Report each line of the data that includes the word "FreeCAD".

::::

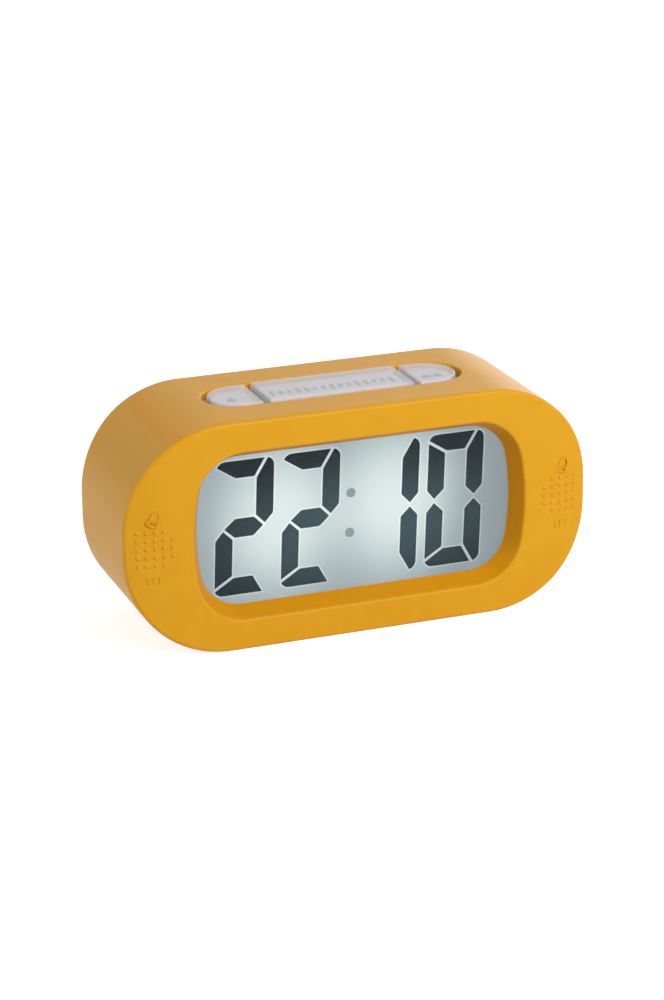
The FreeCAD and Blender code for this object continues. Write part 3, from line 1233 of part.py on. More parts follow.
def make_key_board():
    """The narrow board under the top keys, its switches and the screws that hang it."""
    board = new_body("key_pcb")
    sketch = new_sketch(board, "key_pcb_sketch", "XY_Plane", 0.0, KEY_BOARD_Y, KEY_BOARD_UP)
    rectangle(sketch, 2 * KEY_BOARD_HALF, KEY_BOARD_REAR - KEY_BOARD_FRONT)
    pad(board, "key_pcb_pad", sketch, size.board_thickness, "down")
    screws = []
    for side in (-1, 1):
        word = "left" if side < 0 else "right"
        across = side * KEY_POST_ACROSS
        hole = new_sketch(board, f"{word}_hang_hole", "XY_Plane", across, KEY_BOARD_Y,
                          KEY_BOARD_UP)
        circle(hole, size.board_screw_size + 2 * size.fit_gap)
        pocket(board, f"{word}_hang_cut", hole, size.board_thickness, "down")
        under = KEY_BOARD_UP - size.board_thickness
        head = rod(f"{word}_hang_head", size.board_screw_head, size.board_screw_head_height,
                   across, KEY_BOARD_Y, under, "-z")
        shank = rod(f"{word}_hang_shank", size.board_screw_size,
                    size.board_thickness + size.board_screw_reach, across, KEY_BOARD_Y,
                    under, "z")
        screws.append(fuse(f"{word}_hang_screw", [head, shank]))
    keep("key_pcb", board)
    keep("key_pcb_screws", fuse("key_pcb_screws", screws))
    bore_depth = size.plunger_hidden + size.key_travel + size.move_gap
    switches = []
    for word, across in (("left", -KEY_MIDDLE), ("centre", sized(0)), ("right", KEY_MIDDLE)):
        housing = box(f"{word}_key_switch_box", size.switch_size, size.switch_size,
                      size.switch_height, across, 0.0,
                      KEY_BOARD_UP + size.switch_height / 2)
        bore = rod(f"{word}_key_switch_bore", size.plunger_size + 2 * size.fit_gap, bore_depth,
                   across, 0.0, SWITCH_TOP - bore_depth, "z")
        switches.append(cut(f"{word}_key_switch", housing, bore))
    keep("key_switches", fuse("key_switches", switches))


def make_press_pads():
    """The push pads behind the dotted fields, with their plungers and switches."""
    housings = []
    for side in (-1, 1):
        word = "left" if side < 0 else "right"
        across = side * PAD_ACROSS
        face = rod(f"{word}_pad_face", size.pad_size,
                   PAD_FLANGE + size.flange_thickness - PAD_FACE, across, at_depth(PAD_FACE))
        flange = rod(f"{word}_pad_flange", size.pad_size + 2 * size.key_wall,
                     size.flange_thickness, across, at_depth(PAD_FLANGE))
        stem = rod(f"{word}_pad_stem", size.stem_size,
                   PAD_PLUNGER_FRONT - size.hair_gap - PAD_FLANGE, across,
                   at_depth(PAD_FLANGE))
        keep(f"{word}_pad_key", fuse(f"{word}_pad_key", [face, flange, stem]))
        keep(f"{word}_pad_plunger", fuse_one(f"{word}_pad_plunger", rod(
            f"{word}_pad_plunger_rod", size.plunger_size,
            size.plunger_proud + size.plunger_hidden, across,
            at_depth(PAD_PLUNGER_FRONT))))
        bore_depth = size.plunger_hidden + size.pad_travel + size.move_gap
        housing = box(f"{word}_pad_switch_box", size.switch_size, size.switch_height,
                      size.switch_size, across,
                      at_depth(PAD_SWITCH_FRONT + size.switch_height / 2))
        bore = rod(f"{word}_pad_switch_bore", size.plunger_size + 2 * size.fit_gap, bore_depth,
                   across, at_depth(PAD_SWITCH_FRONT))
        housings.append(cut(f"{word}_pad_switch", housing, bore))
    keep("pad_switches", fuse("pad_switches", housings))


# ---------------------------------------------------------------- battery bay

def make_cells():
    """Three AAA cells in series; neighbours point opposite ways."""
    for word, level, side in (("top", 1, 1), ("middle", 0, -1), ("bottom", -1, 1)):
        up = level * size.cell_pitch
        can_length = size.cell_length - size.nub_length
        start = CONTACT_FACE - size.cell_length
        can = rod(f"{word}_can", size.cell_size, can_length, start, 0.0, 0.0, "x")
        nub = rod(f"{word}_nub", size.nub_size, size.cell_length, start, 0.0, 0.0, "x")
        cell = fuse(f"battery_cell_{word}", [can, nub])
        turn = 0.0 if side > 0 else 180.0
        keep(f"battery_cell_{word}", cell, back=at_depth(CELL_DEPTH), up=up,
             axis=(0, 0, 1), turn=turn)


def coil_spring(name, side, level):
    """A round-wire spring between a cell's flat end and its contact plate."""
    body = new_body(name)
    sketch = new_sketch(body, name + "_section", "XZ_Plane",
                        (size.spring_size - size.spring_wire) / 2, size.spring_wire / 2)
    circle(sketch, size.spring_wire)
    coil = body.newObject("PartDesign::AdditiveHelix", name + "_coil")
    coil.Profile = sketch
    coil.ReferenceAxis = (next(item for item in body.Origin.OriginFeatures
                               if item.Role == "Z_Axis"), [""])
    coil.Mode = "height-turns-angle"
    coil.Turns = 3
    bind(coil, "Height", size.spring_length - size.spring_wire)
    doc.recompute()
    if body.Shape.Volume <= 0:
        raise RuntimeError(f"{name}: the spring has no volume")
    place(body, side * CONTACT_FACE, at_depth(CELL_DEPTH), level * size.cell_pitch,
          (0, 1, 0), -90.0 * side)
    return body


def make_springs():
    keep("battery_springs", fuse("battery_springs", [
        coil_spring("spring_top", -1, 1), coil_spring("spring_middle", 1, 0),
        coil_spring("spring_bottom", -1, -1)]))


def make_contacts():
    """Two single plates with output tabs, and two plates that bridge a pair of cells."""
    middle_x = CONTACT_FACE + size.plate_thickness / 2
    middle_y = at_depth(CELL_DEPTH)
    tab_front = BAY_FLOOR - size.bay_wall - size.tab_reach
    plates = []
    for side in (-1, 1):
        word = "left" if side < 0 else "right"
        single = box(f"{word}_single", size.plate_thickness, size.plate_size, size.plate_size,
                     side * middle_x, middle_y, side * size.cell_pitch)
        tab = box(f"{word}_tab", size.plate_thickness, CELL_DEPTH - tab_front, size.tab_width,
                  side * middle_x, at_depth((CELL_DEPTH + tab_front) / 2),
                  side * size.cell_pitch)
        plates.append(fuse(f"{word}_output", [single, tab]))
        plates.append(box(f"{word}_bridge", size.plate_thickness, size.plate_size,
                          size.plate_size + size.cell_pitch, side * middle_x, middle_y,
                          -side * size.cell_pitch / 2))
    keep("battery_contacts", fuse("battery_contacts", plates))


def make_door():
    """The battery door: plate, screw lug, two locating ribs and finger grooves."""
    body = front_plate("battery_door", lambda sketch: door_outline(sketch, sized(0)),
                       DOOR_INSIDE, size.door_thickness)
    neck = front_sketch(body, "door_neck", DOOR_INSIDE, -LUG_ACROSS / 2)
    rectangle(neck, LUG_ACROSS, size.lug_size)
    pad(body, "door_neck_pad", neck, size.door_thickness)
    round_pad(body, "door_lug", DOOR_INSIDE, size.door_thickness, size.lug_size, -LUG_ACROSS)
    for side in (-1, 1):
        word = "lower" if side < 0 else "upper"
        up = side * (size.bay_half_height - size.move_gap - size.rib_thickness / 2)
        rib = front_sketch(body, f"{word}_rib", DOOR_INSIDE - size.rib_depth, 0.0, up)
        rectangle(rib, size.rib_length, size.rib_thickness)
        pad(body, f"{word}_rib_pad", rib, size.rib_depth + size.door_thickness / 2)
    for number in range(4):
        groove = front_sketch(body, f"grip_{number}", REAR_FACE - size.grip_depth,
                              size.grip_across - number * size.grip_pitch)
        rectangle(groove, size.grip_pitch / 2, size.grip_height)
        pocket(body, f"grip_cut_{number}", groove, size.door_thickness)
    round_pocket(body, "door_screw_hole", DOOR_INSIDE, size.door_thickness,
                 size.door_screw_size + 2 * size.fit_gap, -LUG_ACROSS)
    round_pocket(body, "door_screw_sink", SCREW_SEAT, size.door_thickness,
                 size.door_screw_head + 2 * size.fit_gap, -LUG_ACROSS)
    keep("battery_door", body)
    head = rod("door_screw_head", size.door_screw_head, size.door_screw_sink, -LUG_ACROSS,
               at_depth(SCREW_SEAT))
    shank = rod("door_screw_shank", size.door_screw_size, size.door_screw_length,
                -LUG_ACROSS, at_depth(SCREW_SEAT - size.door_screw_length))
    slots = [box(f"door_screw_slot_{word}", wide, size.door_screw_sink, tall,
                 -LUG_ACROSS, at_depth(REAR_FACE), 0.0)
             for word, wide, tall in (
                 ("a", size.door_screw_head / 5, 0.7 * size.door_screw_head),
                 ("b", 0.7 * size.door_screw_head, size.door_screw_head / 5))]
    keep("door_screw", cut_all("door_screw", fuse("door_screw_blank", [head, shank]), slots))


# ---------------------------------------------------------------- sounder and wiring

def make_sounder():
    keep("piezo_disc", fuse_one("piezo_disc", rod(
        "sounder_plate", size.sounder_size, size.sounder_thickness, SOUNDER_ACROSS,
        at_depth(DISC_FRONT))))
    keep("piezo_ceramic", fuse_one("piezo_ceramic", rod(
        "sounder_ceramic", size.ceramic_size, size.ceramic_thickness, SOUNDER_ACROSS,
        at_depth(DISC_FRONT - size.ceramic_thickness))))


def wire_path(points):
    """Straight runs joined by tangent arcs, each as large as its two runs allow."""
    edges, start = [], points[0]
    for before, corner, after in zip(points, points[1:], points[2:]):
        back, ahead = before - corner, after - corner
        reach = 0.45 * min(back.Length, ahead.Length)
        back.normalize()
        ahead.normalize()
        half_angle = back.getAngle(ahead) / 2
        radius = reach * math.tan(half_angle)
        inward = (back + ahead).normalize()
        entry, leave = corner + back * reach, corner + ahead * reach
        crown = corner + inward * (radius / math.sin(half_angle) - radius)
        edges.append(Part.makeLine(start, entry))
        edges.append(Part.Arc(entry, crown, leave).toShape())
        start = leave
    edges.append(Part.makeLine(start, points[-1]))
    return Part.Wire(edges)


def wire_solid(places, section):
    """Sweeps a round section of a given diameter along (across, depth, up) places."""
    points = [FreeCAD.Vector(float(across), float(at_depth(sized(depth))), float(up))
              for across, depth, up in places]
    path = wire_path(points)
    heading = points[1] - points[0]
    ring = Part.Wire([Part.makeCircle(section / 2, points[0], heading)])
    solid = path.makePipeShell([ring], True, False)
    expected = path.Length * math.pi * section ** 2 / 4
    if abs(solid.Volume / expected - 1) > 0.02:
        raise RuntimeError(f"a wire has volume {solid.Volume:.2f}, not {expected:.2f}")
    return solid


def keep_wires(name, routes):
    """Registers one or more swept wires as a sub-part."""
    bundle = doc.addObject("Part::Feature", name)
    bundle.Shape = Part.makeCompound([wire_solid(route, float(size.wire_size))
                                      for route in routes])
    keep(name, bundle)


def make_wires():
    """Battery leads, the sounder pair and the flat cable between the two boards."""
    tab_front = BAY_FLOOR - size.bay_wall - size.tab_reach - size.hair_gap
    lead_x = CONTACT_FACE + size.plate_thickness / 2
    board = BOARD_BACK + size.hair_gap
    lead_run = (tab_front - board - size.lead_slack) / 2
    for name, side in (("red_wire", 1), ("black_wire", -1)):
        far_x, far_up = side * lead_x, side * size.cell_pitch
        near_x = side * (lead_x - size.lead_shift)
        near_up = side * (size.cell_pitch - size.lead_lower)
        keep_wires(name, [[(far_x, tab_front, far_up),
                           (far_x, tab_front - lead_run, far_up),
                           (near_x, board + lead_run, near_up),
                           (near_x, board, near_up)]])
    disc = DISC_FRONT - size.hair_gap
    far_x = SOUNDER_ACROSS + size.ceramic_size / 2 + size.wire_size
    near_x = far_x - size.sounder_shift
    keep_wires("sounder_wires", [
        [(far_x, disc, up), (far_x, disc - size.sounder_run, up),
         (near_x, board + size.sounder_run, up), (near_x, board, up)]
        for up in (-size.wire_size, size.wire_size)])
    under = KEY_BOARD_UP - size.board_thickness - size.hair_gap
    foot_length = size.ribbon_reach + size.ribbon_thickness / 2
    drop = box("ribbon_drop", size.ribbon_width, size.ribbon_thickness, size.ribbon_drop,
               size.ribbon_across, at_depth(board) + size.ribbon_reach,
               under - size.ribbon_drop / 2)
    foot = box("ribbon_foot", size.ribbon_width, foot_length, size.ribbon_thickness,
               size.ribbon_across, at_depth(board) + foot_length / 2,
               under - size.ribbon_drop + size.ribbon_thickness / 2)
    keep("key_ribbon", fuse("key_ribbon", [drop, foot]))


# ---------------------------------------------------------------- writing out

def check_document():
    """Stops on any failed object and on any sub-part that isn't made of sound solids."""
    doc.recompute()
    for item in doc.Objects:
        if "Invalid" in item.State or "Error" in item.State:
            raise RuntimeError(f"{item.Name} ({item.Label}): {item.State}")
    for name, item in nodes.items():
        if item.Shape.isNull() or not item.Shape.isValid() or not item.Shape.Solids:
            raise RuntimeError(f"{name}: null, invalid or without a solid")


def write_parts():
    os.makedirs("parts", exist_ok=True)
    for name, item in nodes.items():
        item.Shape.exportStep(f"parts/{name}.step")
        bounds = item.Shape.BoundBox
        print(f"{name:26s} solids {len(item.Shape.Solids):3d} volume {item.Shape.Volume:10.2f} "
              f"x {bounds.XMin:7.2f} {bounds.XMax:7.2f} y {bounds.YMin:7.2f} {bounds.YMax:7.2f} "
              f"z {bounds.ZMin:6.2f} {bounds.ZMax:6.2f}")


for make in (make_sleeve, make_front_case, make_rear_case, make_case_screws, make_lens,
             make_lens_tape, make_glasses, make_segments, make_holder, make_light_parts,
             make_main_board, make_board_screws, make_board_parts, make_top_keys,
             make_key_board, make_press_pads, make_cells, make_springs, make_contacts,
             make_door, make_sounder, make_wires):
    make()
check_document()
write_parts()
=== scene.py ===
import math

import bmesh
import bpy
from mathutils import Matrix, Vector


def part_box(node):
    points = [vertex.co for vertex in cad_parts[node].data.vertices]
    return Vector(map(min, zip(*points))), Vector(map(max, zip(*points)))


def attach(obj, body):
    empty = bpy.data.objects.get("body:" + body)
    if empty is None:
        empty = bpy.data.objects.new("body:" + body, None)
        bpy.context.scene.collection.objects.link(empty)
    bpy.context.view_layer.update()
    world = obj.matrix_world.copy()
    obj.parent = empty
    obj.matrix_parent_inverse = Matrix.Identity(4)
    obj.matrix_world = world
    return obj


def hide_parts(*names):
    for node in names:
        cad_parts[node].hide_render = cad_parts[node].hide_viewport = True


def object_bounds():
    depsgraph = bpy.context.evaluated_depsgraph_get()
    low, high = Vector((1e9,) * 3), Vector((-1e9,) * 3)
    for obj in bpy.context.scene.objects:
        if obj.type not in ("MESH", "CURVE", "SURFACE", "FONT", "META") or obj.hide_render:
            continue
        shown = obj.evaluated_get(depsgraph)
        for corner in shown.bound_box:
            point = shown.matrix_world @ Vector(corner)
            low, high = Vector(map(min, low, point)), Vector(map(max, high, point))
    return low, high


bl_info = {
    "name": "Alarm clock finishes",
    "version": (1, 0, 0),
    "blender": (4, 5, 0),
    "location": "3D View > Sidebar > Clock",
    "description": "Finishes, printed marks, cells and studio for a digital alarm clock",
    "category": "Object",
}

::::

- [FINAL RESULT]
The FreeCAD and Blender code for this object continues. Write part 3, from line 1233 of part.py on. More parts follow.
    points = [FreeCAD.Vector(float(across), float(at_depth(sized(depth))), float(up))